The other truth is that, because of the size of their economies, Western countries can afford to lose money to corruption without suffering infrastructural consequences. In other words, the big economies of the West are able to absorb such leakages without any identifiable impact on social services and public infrastructure. Africa , on the other hand, cannot afford to lose money to corruption as this leads to humanitarian catastrophes. This is precisely why corruption is a bigger problem in Africa than it is in the West. It's not the volume of corruption or scale but the consequence that determines the seriousness or otherwise of a corruption problem. In this respect, there is no denying that Africa has a more serious corruption problem than the West. But saying this does not and should not mean that Africans are more corrupt than Westerners. These are two different claims requiring different genres of evidence and argumentative logic.
And here I am not just talking about corporate corruption, but also public, government corruption. I live in the States, and I know how many news items I read every week about government corruption scandals, sometimes involving billions of dollars - amounts that can cover the budgets of several African states. To see billions of dollars disappear as they often do in the US to government corruption is, to me, quite revealing. But these scandals do not grab as many international headlines as does "African corruption." This is not necessarily because, as some defensive Africans are wont to claim, Western media outlets love to pathologize Africans and their indiscretions. Rather, it is because corruption scandals in the West seldom have any consequences on the everyday lives of Westerners or on their social infrastructures. They therefore do not attract as much media attention as African corruption.
Even if you consider public corruption ALONE, the West loses more money to corruption than does Africa .
My argument is that this being the case, and since Western countries still lose as much money as they do in spite of their much touted organs of transparency and accountability, several conclusions are possible:
1. Corruption cannot completely be eliminated in any society and should therefore not be an excuse/alibi for lack of development or for the failure of government to provide and/or improve social infrastructure. Corruption can reduce but should not eliminate the capacity of African governments to govern and play the traditional roles of government.
2. That it is possible to insulate (to some extent) one's economy from the egregious effects of corruption--the types of effect we see in Africa--through policy initiatives and better economic management principles aimed at increasing legitimate opportunities and access for as many citizens as possible. Social safety nets are also a useful tool here.

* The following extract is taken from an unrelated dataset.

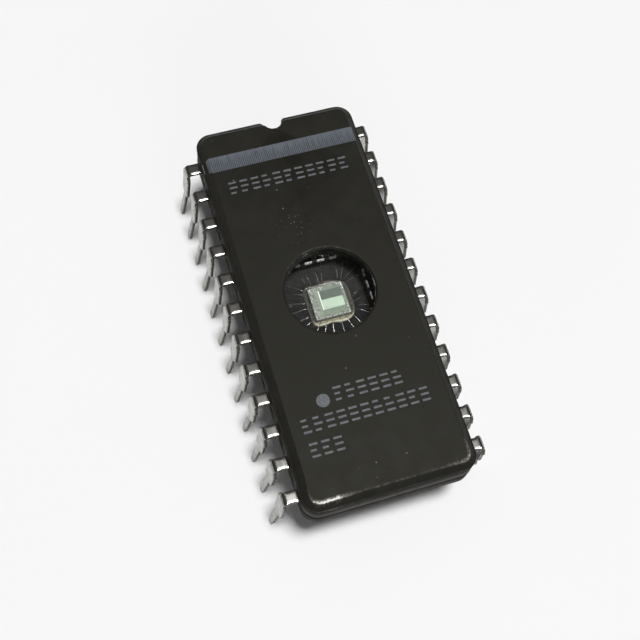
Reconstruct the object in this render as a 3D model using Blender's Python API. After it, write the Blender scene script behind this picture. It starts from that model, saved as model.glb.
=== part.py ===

3. Developing African countries and ensuring the availability of social infrastructure and services will take more than simply ENDING corruption, which is not possible anyway. If you read what many Westerners say about the African predicament, you might be tempted to think that if you managed to end all corruption in Africa , all of Africa 's problems would be solved. My argument is that a corruption-free Africa (which is largely Utopian) would still be a largely poor Africa , albeit a better Africa .
4. The fight against corruption in Africa is an urgent imperative, but it should not preclude other policies aimed at growing African economies beyond the egregious impact of corruption. In other words, corruption is not Africa's only problem, and neither Westerners nor incompetent African leaders should be allowed to get away with saying that it is, or to use it as an excuse for not performing. African leaders can fight corruption and perform their basic duties at the same time.
5. When corruption is reduced to its barest minimum, which is the best we can hope for in any human society as its elimination is a mirage, we Africans still have to think ourselves out of our economic predicaments. Victory over corruption will not compensate for a lack of vision or sound policy, or substitute for a self-conscious effort to expand the economy make it capable of absorbing residual and inevitable leakages.
Finally let me respond to one disagreement expressed by another respondent. I had argued that corruption is the reason why patrimonial, illogical, and overly centrist African states endure and not the other way round. That was an overstatement. The truth is that corruption is as much the reason why overly centrist, patrimonial, and illogical states endure as it is the product of such states. If these illogical states and their inability to forge unity or common purpose or command the loyalty and commitment of citizens have produced corruption, corruption and the pragmatic political alliances necessary for its manifestation have helped sustain these states.
As I argued, corruption is the recurring basis for political compromise and consensus among self-interested, bitterly divided political elites. Corruption perversely functions as an instrument of unity in many African states. This corruption-based unity is sometimes tenuous and is constantly renegotiated. Nonetheless it remains a constant possibility as long as there are state resources to be misappropriated and the misappropriation requires the suspension of diverse ethnic, regional, ideological, and religious affinities in the interest of the common goal of cornering state wealth.